— Begin Records for the task —
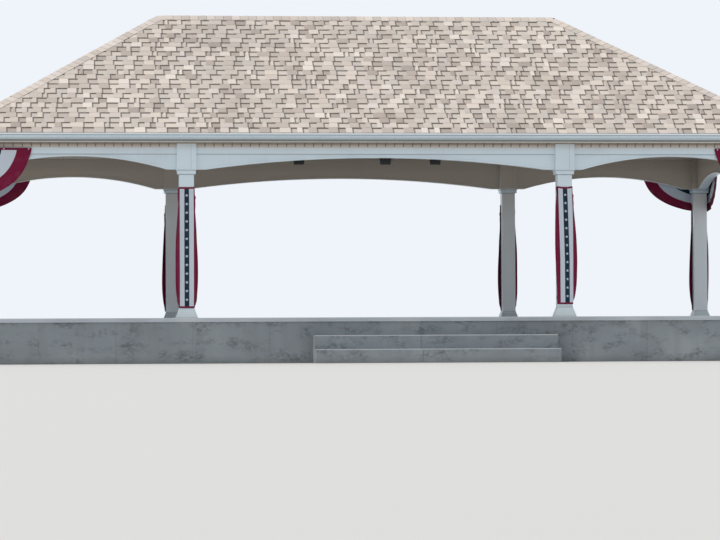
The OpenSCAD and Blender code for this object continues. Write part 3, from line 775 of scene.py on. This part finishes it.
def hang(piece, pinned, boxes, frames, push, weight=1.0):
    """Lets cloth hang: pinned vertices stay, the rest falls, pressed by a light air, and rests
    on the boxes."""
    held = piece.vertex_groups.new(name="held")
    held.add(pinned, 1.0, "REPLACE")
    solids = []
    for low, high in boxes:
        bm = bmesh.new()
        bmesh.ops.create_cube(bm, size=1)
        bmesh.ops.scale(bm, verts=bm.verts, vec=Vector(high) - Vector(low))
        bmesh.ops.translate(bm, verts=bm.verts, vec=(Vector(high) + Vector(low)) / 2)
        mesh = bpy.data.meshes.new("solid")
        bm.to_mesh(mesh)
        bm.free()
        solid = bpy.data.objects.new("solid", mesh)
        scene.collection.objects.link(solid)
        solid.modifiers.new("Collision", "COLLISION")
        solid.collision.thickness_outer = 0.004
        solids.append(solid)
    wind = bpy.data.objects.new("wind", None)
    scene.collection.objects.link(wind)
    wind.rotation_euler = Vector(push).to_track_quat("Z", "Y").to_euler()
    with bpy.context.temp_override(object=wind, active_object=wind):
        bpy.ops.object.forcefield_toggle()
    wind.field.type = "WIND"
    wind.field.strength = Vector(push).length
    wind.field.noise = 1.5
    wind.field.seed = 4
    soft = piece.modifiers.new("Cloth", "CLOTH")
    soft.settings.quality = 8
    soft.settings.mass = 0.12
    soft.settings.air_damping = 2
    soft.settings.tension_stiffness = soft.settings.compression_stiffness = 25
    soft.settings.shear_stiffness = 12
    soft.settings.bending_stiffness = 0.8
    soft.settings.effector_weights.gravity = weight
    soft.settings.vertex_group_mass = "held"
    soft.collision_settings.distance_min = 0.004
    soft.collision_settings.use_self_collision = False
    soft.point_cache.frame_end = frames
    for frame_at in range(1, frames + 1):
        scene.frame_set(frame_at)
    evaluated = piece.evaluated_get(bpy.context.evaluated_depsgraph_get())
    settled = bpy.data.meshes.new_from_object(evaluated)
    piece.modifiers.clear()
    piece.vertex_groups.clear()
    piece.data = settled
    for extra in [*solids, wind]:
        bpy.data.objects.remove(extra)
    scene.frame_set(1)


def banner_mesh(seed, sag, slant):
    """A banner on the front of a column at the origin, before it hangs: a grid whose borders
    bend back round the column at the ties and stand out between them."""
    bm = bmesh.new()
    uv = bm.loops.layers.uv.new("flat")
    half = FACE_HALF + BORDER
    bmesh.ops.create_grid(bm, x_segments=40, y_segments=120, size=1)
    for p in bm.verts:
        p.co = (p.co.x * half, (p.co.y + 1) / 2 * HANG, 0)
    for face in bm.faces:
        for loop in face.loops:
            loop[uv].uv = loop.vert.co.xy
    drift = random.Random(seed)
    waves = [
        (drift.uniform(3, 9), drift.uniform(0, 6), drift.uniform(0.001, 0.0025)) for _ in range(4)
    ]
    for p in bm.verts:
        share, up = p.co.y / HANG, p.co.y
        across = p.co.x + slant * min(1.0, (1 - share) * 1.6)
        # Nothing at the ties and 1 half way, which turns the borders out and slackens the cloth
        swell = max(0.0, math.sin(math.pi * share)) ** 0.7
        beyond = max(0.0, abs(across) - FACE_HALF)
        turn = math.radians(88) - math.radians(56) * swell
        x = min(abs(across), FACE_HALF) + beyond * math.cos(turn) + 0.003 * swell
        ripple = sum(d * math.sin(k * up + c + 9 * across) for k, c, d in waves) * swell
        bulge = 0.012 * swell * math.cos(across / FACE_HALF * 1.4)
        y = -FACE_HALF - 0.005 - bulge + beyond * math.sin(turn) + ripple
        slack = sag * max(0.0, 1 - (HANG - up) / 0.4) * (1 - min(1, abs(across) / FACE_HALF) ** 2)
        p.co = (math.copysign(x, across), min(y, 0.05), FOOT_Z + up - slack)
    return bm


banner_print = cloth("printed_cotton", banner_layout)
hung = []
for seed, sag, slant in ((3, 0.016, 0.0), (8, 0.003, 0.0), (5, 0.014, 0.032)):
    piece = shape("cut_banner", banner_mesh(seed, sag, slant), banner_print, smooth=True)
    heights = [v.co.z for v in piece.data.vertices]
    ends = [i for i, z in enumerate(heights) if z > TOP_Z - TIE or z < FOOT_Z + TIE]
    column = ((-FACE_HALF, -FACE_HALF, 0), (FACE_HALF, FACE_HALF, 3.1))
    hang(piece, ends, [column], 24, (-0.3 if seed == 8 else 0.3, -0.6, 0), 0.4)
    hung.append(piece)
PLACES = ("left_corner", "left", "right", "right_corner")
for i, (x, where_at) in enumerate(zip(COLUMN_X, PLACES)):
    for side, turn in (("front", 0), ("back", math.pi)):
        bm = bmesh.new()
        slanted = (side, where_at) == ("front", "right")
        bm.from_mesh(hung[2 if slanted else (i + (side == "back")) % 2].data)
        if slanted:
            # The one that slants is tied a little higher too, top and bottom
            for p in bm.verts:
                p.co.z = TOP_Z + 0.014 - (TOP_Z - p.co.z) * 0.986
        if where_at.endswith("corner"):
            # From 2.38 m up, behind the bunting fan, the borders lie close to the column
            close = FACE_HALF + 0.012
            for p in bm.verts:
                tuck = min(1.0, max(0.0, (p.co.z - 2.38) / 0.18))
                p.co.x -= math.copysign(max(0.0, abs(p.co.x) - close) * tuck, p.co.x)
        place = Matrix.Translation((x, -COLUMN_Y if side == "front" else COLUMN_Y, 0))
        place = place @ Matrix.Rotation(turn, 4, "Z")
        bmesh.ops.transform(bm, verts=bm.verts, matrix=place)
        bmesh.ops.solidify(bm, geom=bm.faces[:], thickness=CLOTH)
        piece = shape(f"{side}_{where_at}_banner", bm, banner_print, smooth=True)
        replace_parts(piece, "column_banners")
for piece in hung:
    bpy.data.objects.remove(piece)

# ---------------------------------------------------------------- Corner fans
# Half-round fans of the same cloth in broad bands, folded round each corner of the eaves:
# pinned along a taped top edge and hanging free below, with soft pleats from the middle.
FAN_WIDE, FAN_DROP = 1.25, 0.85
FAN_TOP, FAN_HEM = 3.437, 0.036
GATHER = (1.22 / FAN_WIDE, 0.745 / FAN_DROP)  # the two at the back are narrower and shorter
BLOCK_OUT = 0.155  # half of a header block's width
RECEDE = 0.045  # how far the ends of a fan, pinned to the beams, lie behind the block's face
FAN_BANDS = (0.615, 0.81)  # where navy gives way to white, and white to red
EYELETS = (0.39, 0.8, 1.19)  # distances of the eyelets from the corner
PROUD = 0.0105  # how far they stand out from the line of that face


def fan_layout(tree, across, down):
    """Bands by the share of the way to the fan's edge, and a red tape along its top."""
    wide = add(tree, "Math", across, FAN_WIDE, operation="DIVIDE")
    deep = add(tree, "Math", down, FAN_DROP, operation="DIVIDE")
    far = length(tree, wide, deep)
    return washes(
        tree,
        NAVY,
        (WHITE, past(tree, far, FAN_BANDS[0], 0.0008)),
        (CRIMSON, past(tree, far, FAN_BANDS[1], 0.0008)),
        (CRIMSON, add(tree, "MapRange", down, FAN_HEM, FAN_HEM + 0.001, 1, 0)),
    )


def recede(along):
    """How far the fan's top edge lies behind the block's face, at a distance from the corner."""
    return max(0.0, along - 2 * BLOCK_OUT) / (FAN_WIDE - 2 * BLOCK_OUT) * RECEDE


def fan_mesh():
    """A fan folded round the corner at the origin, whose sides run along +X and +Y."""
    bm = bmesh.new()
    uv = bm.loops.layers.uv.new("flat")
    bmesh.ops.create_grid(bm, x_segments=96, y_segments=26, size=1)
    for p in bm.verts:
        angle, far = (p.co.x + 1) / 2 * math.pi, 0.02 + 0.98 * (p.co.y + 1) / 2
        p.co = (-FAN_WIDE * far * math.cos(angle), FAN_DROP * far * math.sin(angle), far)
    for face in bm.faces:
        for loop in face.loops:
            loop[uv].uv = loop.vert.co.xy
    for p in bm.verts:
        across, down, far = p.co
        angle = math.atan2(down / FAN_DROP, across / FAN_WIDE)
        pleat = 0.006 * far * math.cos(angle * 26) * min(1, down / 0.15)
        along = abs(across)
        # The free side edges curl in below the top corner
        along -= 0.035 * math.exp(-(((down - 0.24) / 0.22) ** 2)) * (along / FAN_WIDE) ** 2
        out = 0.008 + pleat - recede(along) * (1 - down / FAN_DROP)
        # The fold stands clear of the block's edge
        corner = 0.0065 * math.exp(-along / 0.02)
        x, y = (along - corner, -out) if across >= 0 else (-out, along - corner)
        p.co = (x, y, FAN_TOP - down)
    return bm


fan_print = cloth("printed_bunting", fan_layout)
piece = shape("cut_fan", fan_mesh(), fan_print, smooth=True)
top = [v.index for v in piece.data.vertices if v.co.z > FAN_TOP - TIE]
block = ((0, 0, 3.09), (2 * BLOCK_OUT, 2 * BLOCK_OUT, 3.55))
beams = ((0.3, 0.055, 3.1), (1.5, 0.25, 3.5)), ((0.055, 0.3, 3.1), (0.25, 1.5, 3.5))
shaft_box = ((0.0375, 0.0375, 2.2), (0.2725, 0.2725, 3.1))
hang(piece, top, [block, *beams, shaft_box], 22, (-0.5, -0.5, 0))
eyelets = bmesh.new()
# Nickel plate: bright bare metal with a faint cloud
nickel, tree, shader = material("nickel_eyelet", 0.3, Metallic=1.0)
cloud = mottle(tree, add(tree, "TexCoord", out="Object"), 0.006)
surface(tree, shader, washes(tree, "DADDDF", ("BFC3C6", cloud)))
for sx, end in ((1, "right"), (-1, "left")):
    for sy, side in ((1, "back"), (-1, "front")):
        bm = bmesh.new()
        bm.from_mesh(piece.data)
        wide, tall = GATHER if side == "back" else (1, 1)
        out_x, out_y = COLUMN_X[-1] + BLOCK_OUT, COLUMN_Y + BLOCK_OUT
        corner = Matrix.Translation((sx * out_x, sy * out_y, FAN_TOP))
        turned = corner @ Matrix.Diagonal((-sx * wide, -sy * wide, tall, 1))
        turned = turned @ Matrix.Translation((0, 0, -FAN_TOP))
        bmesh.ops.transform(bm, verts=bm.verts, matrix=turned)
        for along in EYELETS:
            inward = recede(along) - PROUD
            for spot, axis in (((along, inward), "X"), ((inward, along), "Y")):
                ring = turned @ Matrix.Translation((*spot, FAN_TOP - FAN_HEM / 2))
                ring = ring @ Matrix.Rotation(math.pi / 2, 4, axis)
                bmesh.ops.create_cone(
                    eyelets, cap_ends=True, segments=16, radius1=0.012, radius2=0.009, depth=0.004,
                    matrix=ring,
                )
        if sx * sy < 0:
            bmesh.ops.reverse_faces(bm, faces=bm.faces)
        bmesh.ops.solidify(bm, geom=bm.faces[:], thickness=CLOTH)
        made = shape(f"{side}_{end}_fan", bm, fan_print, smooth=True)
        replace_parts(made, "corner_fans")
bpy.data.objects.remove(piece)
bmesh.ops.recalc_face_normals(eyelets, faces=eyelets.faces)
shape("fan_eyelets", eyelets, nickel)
— End Records for the task —
— Begin Records for the task —
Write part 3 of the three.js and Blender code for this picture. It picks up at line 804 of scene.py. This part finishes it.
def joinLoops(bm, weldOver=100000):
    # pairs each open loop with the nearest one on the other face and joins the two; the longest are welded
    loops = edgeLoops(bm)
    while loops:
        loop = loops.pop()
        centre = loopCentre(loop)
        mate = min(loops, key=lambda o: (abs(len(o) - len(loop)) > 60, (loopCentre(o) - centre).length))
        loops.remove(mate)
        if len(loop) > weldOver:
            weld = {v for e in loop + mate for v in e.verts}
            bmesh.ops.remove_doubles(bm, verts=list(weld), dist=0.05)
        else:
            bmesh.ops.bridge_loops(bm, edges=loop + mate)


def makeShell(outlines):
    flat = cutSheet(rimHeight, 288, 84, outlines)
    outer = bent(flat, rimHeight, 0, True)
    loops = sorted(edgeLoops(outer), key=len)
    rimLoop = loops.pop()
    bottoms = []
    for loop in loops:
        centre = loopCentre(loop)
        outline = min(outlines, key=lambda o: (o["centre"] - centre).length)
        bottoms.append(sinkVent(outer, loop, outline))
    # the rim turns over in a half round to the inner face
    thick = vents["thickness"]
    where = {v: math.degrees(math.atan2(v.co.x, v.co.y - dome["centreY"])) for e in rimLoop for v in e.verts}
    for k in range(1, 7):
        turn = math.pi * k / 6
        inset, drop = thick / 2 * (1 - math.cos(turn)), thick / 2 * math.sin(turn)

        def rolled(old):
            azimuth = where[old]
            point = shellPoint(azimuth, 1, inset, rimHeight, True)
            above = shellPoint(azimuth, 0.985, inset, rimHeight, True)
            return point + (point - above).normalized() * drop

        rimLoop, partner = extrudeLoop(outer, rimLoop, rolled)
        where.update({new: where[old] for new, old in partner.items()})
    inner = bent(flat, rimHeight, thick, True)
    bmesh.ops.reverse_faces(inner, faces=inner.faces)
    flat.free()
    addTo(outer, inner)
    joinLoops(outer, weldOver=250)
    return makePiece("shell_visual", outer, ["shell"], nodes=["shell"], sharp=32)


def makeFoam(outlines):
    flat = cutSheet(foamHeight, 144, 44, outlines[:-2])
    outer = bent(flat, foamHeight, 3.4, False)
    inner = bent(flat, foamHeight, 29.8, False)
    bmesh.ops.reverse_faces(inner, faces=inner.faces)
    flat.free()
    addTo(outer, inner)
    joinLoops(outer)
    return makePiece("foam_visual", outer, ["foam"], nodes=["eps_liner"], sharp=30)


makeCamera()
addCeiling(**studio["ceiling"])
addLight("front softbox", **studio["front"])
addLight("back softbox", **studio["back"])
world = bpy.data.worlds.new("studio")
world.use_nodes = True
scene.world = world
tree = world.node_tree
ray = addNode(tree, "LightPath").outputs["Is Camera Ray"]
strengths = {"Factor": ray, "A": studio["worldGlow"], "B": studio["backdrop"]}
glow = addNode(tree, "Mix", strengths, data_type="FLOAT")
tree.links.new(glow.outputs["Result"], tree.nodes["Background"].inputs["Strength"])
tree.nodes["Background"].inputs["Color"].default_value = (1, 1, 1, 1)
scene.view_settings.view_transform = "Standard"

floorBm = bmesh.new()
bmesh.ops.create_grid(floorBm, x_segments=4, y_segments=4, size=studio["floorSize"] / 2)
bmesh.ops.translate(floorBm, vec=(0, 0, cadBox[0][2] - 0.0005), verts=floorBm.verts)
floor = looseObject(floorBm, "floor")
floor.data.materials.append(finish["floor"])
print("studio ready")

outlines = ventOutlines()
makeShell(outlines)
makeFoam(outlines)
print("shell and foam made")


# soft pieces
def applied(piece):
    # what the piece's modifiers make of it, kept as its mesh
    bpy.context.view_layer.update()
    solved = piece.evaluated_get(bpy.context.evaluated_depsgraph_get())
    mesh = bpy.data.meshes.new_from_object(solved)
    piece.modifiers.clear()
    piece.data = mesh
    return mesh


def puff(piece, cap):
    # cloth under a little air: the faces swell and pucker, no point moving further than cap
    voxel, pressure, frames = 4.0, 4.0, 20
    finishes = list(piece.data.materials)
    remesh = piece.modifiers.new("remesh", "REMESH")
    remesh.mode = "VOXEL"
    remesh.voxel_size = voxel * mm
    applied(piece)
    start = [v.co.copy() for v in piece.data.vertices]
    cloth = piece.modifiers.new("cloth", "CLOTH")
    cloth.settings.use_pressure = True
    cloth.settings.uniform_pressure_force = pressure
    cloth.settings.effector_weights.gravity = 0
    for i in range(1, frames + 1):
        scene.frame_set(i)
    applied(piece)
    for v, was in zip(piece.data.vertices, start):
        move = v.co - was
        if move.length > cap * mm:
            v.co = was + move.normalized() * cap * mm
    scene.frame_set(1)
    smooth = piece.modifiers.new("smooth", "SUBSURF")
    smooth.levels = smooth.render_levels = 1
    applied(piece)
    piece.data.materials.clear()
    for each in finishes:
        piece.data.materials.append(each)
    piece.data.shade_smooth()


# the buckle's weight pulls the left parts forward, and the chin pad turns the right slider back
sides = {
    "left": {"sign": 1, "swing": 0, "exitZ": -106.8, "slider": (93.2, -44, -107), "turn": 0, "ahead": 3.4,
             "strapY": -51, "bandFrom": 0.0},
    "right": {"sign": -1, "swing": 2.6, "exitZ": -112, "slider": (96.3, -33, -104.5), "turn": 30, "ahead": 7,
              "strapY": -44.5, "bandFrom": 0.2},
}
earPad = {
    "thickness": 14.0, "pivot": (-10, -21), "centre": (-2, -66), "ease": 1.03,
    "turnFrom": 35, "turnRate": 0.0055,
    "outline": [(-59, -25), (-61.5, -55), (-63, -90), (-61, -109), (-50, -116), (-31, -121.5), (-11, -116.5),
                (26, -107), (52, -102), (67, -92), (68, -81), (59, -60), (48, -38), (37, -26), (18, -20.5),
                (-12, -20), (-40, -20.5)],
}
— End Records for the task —
**Given instruction**
The word "This" may appear on some lines of these records; state how many such lines there are, and nothing else.

**Output**
2